What can be said about Rockstar’s wild west opus that hasn’t already been said? Nothing at all. In actual fact there’s probably at least 40 other bastards opening their Red Dead Redemption articles in similar fashion; by pointing out the implied quality imbued the game by the diminishing number of original ways that remain to describe it. Ignore all that, it’s arse.
But this most definitely isn’t … so without further ado, we give you our ‘top ten things that you might not get to see on a casual playthrough, but that you definitely should’. A title which we definitely would have used if we could have adequately condensed that lot into three words.
If by your own virtue you manage to achieve the lofty heights of the perfect wild west paragon, an almighty reward awaits. At some point shortly after hitting the pinnacle of your honour metre, a nun will approach you and offer you a cross. Wearing of such religious artefact will give you a high percentage chance that bullets fired in your direction will in actual fact miss.
On any of the West Dickens missions which involve either shotgunning his carriage or driving it, wait until you’re a few hundred yards away from the mission starting point, then tap Y/Triangle to jump free. Next, just hang around refusing to re-board despite Dickins’ protestations. Eventually, he’ll disembark himself and begin pissing. Everywhere. Repeatedly. Why not try watching him do this for an hour or so, then wonder to yourself why.

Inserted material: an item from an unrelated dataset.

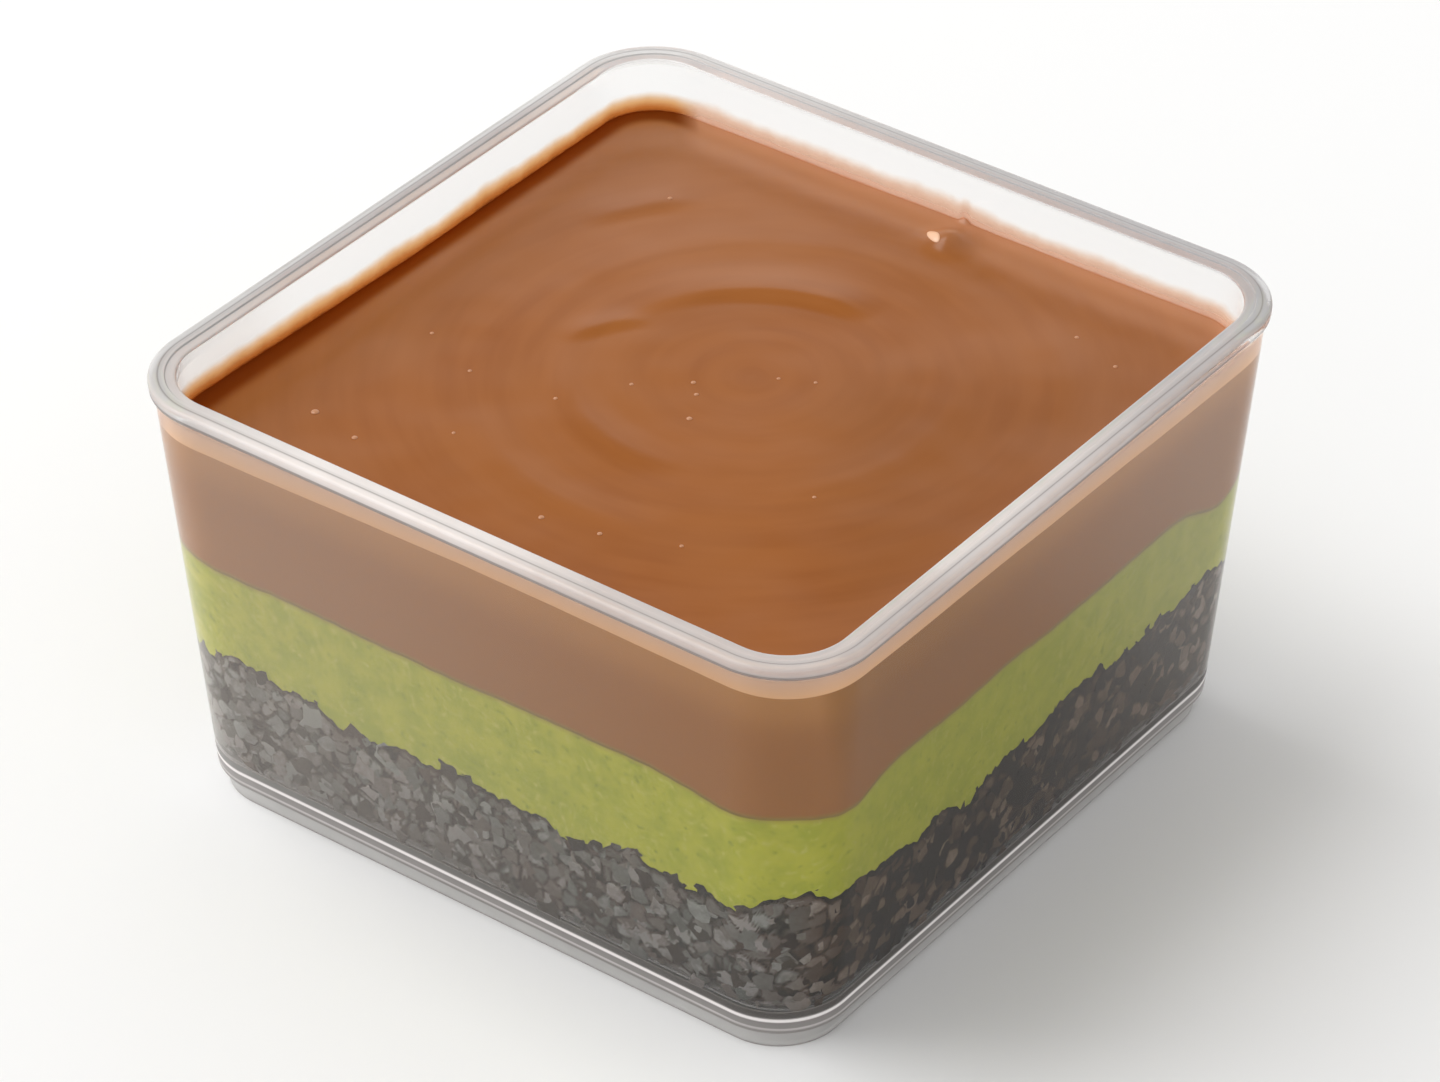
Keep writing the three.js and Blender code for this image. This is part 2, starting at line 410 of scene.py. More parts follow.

You may have heard of this one already, but just to clarify, simply lasso and hogtie a member of the general public, sling them on the back of your horse and ride out to the nearest train tracks. Next, drop them onto the tracks and wait. The resulting impact is unexpectedly spectacular; an explosion of red mist and vital organs. Achievement achieved, trophy trophilised. We found this so funny we laughed our teeth clear out of our mouths and onto the dining room floor, some sections of the mainstream press however, need to get a sense of humour.
For those not familiar with the lengthy cinematic history of this particular soundbite, watch this short video. It’s kind of an in-joke in the Hollywood community and first originated in – guess what? – a western called Distant Drums, starring Gary Cooper. The Wilhelm scream is to be found lurking within Red Dead Redemption. Once you are familiar with it, you’ll never again be able to hear it without the occasional giggle. It sounds kind of like a duck being strangled in a wheelie bin.
Completed the game 100% yet? If you ever do, and bear in mind that this includes every single challenge, side-quest and item in the game, you shall be rewarded with the Bureau Uniform. Once obtained, the local law enforcement and bounty hunting fraternity will ignore you completely, allowing you to sow merry hell with impunity. Which leads us onto the next thing you may never see. Unless you are a complete bastard.
You probably will never see this unless you’re a raging psychopath. Pick a town, any town, now proceed to kill every single last horse, dog, man, woman and chicken. Once done, the game pronounces it as a Ghost Town and for the entirety of the remainder of your current play-through, it will remain eerily empty. Rather morbid really. The only thing we noted missing from this amusing aside was a steadily decreasing Population sign stuck in the dirt on the town border. A crossed out and adjusted figure would have been a lovely little extra.
There’s still much debate as to whether the Cemetary found in Red Dead Redemption, with its intricate wrought-iron gates is an homage to that seen in Grand Theft Auto: San Andreas. We say no, based on the simple fact that one cemetery gates will inevitably look similar to the next. However, we’ll justify its inclusion in this list simply with the addition of the words ‘Or is it?’
If you find odd-looking phrases scrawled on the inside of caves, on alley-way facing outside walls, on the underside of roofs access through lofts and other obscure locales, these are cheat codes which unlock a variety of effects, but – and it’s a BIG BUT – activating any of these will nullify permanently both the ability to save your game and to accrue achievements or trophies for the remainder of your session. Until you reboot, that is. Our recommendation is to try out OH MY SON, MY BLESSED SON, or THE OLD WAYS IS THE BEST WAYS for pure fun-factor alone.
Yes, there’s a secret ending, yes we’re going to tell you how you can see it, no we’re not going to use any spoilers. The final mission is not really the final mission so long as you complete the Remember ‘My Family’ side-mission picked up from a guy in Blackwater. That’s all we’re going to tell you. Enjoy.
The most powerful weapon in the game, in order to unlock it you’ll have to reach at least level five on your Master Hunter challenge. Although the gun itself only holds one bullet at a time, it’s so ludicrously powerful that very little in terms of either man, woman or beast can survive even one shot. The only gun you can’t use for legshot live capture. Even in the leg, it’ll kill your prey. Don’t attempt to achieve Ghost Town with this weapon, though… it’ ll take you a week.